Let’s be real here: does it actually matter who the Manchester United manager is? Or, to rephrase slightly: if the playing style is set in the boardroom and the quality of the football is determined by the quality of the footballers, and their physical condition is determined by factors like scheduling and injuries, then what exactly is the job?
Perhaps a kind of mood music: part communicator, part training ground sensei, part culture guy. Why did Zinedine Zidane and Carlo Ancelotti succeed at Real Madrid whereas Xabi Alonso and Rafa Benítez failed? Surely because at the very biggest and wildest clubs, the game often needs to be condensed rather than complicated, that there are moments that demand less coaching, not more.
Above all, it is recruitment that will define United’s next chapter.
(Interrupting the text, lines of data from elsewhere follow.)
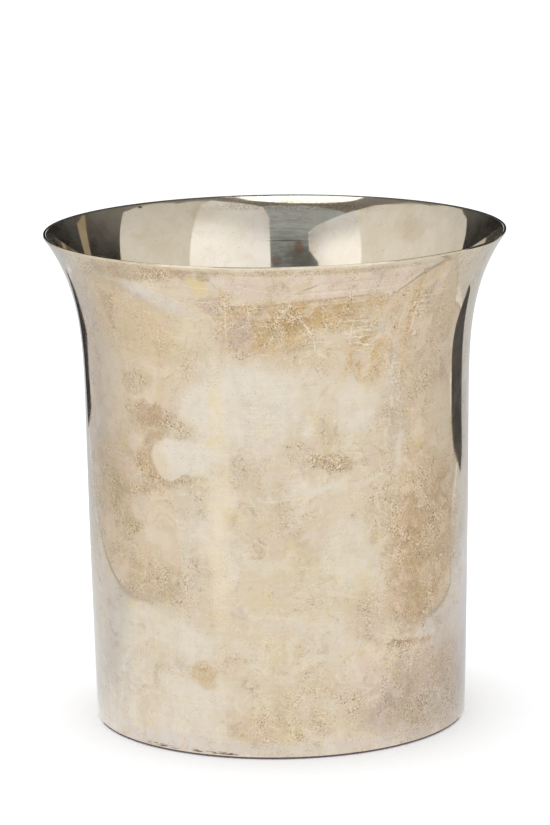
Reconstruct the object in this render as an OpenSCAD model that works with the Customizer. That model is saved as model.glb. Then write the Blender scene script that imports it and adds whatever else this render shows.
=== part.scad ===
// Flared champagne bucket in plated sheet metal.
// A rolled and flared side wall stands on a pressed base plate. A brazed seam closes the wall,
// and a ring of solder joins it to the base. The origin is the middle of the resting face, +Z is up.

/* [Bucket] */
// Height from the resting face to the top of the lip
height = 214.5; // [190:0.5:240]
// Outside diameter of the lip
lip_d = 200; // [192:1:210]
// Outside diameter of the wall where it meets the base plate
foot_d = 162; // [150:1:164]

/* [Wall] */
// Thickness of the wall sheet
wall_t = 1.25; // [1:0.05:1.8]
// How far the wall swells outward between foot and lip, before any flare
swell = 2.85; // [0:0.05:4]
// Height at which the flare begins
flare_z = 130; // [110:1:150]
// Power of the flare curve: a higher number turns out later and harder
flare_power = 3.65; // [2.5:0.05:4.5]

/* [Seam] */
// Width of the brazed seam down the back
seam_w = 0.8; // [0.5:0.1:1.5]

/* [Base] */
// Thickness of the base plate
base_t = 1.8; // [1.7:0.1:2.5]
// Radius of the rounded lower edge of the base plate
edge_r = 1.6; // [0.8:0.1:1.7]
// How far the centre of the base plate is pressed up
press_h = 1.5; // [0.5:0.1:3]
// Radial width of the slope between the flange and the pressed centre
press_w = 2.8; // [2:0.1:2.8]

/* [Solder] */
// Thickness of the solder film under the wall
film_t = 0.1; // [0.05:0.01:0.2]
// Radius of the hollow solder fillet in the inside corner
fillet_r = 3; // [2.8:0.1:3.5]

/* [Hidden] */
$fn = 180;

plated = [0.80, 0.76, 0.69];
braze = [0.78, 0.70, 0.52];
solder = [0.66, 0.65, 0.62];

half_t = wall_t / 2;
// The wall's mid-line runs from its foot on the solder film to the centre of the rounded lip.
foot_z = base_t + film_t;
top_z = height - half_t;
foot_mid = foot_d / 2 - half_t;
lip_mid = lip_d / 2 - half_t;
// Stations up the wall are closer together in the flare than in the straighter part below it.
low_steps = 10;
flare_steps = 20;
stations = [
    for (i = [0:low_steps - 1]) foot_z + (flare_z - foot_z) * i / low_steps,
    for (i = [0:flare_steps]) flare_z + (top_z - flare_z) * i / flare_steps
];
// The foot of the wall is cut level, so both of its skins end on the film.
outer_foot = [skin(foot_z, half_t).x, foot_z];
inner_foot = [skin(foot_z, -half_t).x, foot_z];
// The solder fillet climbs the first stretch of the inner skin, to a little above the pressed centre.
press_z = base_t + press_h;
climb = (press_z + fillet_r - foot_z) / (stations[1] - foot_z);
fillet_top = inner_foot * (1 - climb) + skin(stations[1], -half_t) * climb;
// Radii of the slope on the base plate's upper side: its top is where the fillet ends.
press_top_r = fillet_top.x - fillet_r;
press_low_r = press_top_r + press_w;
// The slope on the underside lies further in, so that the plate keeps its thickness.
under_in = 1.6;
arc_steps = 8;
slope_steps = 8;

// Radius of the wall's mid-line at height z.
function mid_r(z) =
    foot_mid
    + swell * (1 - pow(1 - z / top_z, 2))
    + (lip_mid - foot_mid - swell) * pow(max(0, z - flare_z) / (top_z - flare_z), flare_power);

// Slope of the mid-line at height z, in mm outward for each mm up.
function mid_slope(z) =
    2 * swell * (1 - z / top_z) / top_z
    + (lip_mid - foot_mid - swell) * flare_power / (top_z - flare_z)
    * pow(max(0, z - flare_z) / (top_z - flare_z), flare_power - 1);

// Point of the wall's skin at height z, offset square to the mid-line: outward for a positive distance.
function skin(z, distance) =
    let (lean = atan(mid_slope(z)))
    [mid_r(z) + distance * cos(lean), z - distance * sin(lean)];

// Points along an arc from angle a to angle b about a centre.
function arc(centre, radius, a, b) =
    [for (i = [0:arc_steps]) let (t = a + (b - a) * i / arc_steps) centre + radius * [cos(t), sin(t)]];

// Points along a smooth slope from one point to another, level at both ends.
function slope(from, to) =
    [for (i = [0:slope_steps])
        let (t = i / slope_steps)
        [from.x + (to.x - from.x) * t, from.y + (to.y - from.y) * (1 - cos(180 * t)) / 2]];

module wall_outline() {
    lean = atan(mid_slope(top_z));
    polygon(concat(
        [outer_foot],
        [for (i = [1:len(stations) - 2]) skin(stations[i], half_t)],
        arc([lip_mid, top_z], half_t, -lean, 180 - lean),
        [for (i = [len(stations) - 2:-1:1]) skin(stations[i], -half_t)],
        [inner_foot]
    ));
}

module base_outline() {
    polygon(concat(
        [[0, press_h]],
        slope([press_top_r - under_in, press_h], [press_low_r - under_in, 0]),
        arc([outer_foot.x - edge_r, edge_r], edge_r, -90, 0),
        [[outer_foot.x, base_t]],
        slope([press_low_r, base_t], [press_top_r, press_z]),
        [[0, press_z]]
    ));
}

module solder_outline() {
    polygon(concat(
        [[outer_foot.x, base_t], outer_foot, inner_foot],
        arc([press_top_r, fillet_top.y], fillet_r, 0, -90),
        slope([press_top_r, press_z], [press_low_r, base_t])
    ));
}

// The slot in the wall's back, which the braze fills from foot to lip.
module seam_slot() {
    translate([-seam_w / 2, 0, 0]) cube([seam_w, lip_d, height + 1]);
}

module wall() {
    color(plated)
        difference() {
            rotate_extrude() wall_outline();
            seam_slot();
        }
}

module wall_seam() {
    color(braze)
        intersection() {
            rotate_extrude() wall_outline();
            seam_slot();
        }
}

module base_plate() {
    color(plated) rotate_extrude() base_outline();
}

module base_solder() {
    color(solder) rotate_extrude() solder_outline();
}

wall();
wall_seam();
base_plate();
base_solder();
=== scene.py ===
"""Flared champagne bucket in tarnished silver plate: its looks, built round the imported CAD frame."""
import math
import random

import bmesh
import bpy
from mathutils import Matrix, Vector, noise


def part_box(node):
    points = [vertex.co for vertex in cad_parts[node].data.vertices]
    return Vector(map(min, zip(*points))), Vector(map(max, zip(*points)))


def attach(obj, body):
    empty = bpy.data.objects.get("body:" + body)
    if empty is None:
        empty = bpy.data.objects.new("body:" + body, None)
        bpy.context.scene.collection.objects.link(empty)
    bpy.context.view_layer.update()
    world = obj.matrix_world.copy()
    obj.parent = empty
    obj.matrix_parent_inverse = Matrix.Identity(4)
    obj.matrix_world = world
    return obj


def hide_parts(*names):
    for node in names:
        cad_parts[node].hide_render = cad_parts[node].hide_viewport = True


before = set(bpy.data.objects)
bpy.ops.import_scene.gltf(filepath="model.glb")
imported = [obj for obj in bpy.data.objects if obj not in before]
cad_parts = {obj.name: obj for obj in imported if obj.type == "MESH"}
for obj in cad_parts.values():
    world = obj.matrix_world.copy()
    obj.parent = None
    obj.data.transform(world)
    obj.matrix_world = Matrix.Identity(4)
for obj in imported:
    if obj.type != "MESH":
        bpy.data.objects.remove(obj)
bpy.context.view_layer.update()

MM = 0.001

# Sizes, in metres, from the CAD nodes' boxes.
WALL_LOW, WALL_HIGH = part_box("wall")
BASE_LOW, BASE_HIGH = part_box("base_plate")
SOLDER_LOW, SOLDER_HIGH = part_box("base_solder")
SEAM_LOW, SEAM_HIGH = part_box("wall_seam")
LIP_RADIUS = WALL_HIGH.x
HEIGHT = WALL_HIGH.z
FOOT_Z = WALL_LOW.z
FOOT_RADIUS = BASE_HIGH.x
SEAM_WIDTH = SEAM_HIGH.x - SEAM_LOW.x

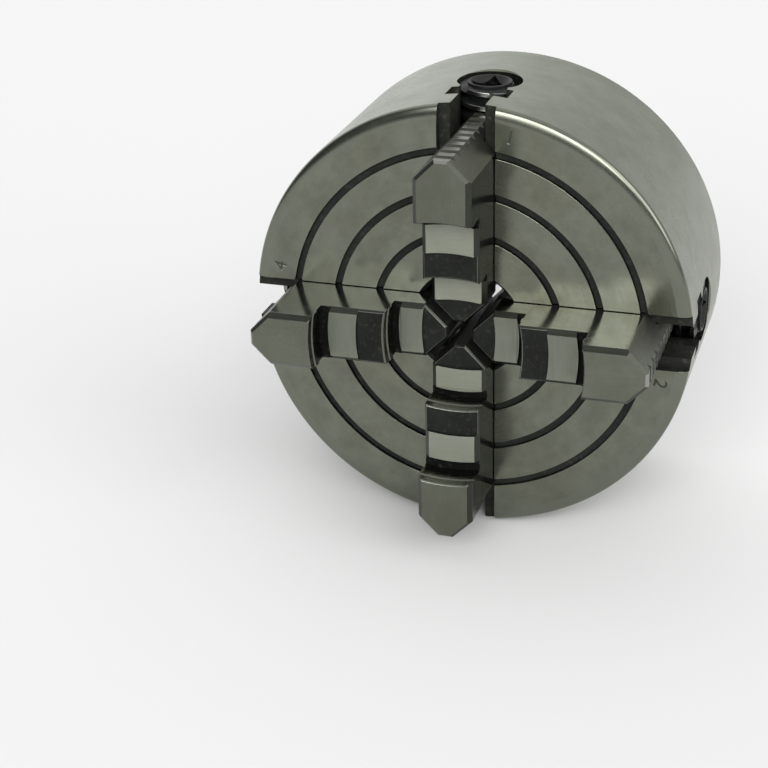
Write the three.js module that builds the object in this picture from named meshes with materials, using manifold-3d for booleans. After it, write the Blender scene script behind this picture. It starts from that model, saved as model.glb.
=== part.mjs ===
// Four-jaw independent lathe chuck, 125 mm, with a plain recessed back.
//
// Everything is in millimetres. The chuck is drawn in its own frame: z is the
// distance in front of the back mounting face, and the z axis is the spindle axis.
// Each jaw station is drawn along +x (x outwards, y across the jaw) and turned
// into place. The last lines lay the spindle axis along Y, so that the jaws face
// -Y, the back faces +Y and jaw 1 points up.
import * as THREE from 'three';
import { mergeVertices } from 'three/addons/utils/BufferGeometryUtils.js';
import { ParametricGeometry } from 'three/addons/geometries/ParametricGeometry.js';
import Module from 'manifold-3d';

// Body
const BODY_R = 62.5;
const BODY_H = 56;
const BODY_SEGMENTS = 60;
const FRONT_ROUND = 1.9;
const BACK_CHAMFER = 1;
const BORE_R = 15;
const BORE_CHAMFER = 0.8;
const REGISTER_R = 47.5;
const REGISTER_DEPTH = 4;
const FACE_GROOVE_RADII = [50, 38.2, 26.4];
const FACE_GROOVE_WIDTH = 2;
const FACE_GROOVE_DEPTH = 1.2;
const BOLT_CIRCLE_R = 54;
const BOLT_HOLE_R = 3.4;
const BOLT_HOLE_DEPTH = 18;
const BOLT_HOLE_SEGMENTS = 16;

// Running gap kept between a moving piece and what guides it
const GAP = 0.3;

// Jaw guide: each z is a height above the back face, each width is a half width
const HEAD_HALF = 7.85;
const NECK_HALF = 4.5;
const FLANGE_HALF = 8.4;
const RIB_HALF = 6.4;
const RIB_Z = 33.5;
const FLANGE_Z = 38.3;
const NECK_Z = 44.9;
const HEAD_Z = 54;

// Operating screw: its axis lies along x at height SCREW_Z. The thread is left-handed.
const SCREW_Z = 30;
const SCREW_SEGMENTS = 12;
const SCREW_INNER_END = 18;
const SCREW_OUTER_END = 61.2;
const SCREW_BORE_R = 9.1;
const SCREW_BORE_START = 17.4;
const SCREW_BORE_SEGMENTS = 32;
const PITCH = 4;
const THREAD_PHASE = 0.3;
const CREST_R = 8.7;
const ROOT_R = 6.6;
const CREST_WIDTH = 1.3;
const FLANK = 0.6;
const BOSS_R = 6.2;
const BOSS_HEIGHT = 0.8;
const SOCKET_ACROSS = 7.8;
const SOCKET_DEPTH = 10;
const SOCKET_MOUTH_R = 5.5;
const NECK_GROOVE_X = 40;
const NECK_GROOVE_WIDTH = 5;
const NECK_GROOVE_R = 5;

// Thrust yoke and its retaining plug, both in one bore behind each screw
const YOKE_BORE_R = 7.25;
const YOKE_R = 6.95;
const YOKE_SEGMENTS = 24;
const YOKE_SHOULDER_Z = 20.6;
const YOKE_TOP_Z = 31;
const PLUG_BACK_Z = 4.4;
const PLUG_HEIGHT = 4.2;
const PLUG_SLOT_WIDTH = 1.8;
const PLUG_SLOT_DEPTH = 1.4;

// Jaw: plan ends, stepped lands and the curved risers between them
const JAW_TIP_X = 3.5;
const JAW_TIP_HALF = 1.62;
const JAW_END_X = 55;
const JAW_END_HALF = 2.2;
const LAND_Z = [64.4, 72.4, 80.4];
const CHAMFER_WIDTH = 1.3;
const CHAMFER_HEIGHT = 1.4;
const CHAMFER_OVERRUN = 0.6;
const PAD_RELIEF = 0.85;
const PAD_END_X = [10.4, 27];
const RISER_X = [19.4, 38.1];
const RISER_R = 40;
const RISER_SEGMENTS = 72;
const RISER_TOP_CHAMFER = 0.4;
const RISER_LEDGE_DROP = 2.7;
const RISER_LEDGE = 0.35;
const RISER_RELIEF_DROP = 5.3;
const UNDERCUT_WIDTH = [2.3, 3];
const UNDERCUT_DEPTH = 1.2;

// Serrations across the outer end of each jaw
const TOOTH_COUNT = 9;
const TOOTH_PITCH = 4.75;
const TOOTH_FIRST_DROP = 3.6;
const TOOTH_DEPTH = 1;
const TOOTH_HALF = 1.15;

const CUT_MARGIN = 10;
const WELD = 1e-4;

const wasm = await Module();
wasm.setup();

// ---- From three.js geometry to solids and back ----

function signedVolume(position, triangles) {
  const a = new THREE.Vector3();
  const b = new THREE.Vector3();
  const c = new THREE.Vector3();
  let volume = 0;
  for (let i = 0; i < triangles.length; i += 3) {
    a.fromArray(position, 3 * triangles[i]);
    b.fromArray(position, 3 * triangles[i + 1]);
    c.fromArray(position, 3 * triangles[i + 2]);
    volume += a.dot(b.cross(c)) / 6;
  }
  return volume;
}

function solid(geometry) {
  const bare = geometry.clone();
  bare.deleteAttribute('normal');
  bare.deleteAttribute('uv');
  const welded = mergeVertices(bare, WELD);
  const position = new Float32Array(welded.attributes.position.array);
  const corners = welded.index.array;
  const triangles = [];
  for (let i = 0; i < corners.length; i += 3) {
    const [a, b, c] = corners.slice(i, i + 3);
    if (a !== b && b !== c && c !== a) {
      triangles.push(a, b, c);
    }
  }
  if (signedVolume(position, triangles) < 0) {
    triangles.reverse();
  }
  const mesh = new wasm.Mesh({ numProp: 3, vertProperties: position, triVerts: new Uint32Array(triangles) });
  return new wasm.Manifold(mesh);
}

function geometryOf(manifold) {
  const mesh = manifold.getMesh();
  const geometry = new THREE.BufferGeometry();
  geometry.setAttribute('position', new THREE.BufferAttribute(new Float32Array(mesh.vertProperties), 3));
  geometry.setIndex(new THREE.BufferAttribute(new Uint32Array(mesh.triVerts), 1));
  geometry.computeVertexNormals();
  return geometry;
}

function union(pieces) {
  return pieces.reduce((sum, piece) => sum.add(piece));
}

// ---- Basic solids ----

function outline(points) {
  return new THREE.Shape(points.map(([a, b]) => new THREE.Vector2(a, b)));
}

// A prism of the outline (y, z), running along x from start to end
function prismAlongX(points, start, end) {
  const geometry = new THREE.ExtrudeGeometry(outline(points), { depth: end - start, bevelEnabled: false });
  const yAxis = new THREE.Vector3(0, 1, 0);
  const zAxis = new THREE.Vector3(0, 0, 1);
  const xAxis = new THREE.Vector3(1, 0, 0);
  geometry.applyMatrix4(new THREE.Matrix4().makeBasis(yAxis, zAxis, xAxis));
  geometry.translate(start, 0, 0);
  return solid(geometry);
}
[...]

Perhaps it is not surprising that a club weaned on Great Man theory should only now be grasping that in the modern game there is no golden gun, no One Weird Trick, no Press Here For Fergie button: just an endless thicket of small decisions taken well. As a player Carrick understood this better than most. What happens, happens. For now, all you can really do is see the next pass, and play it.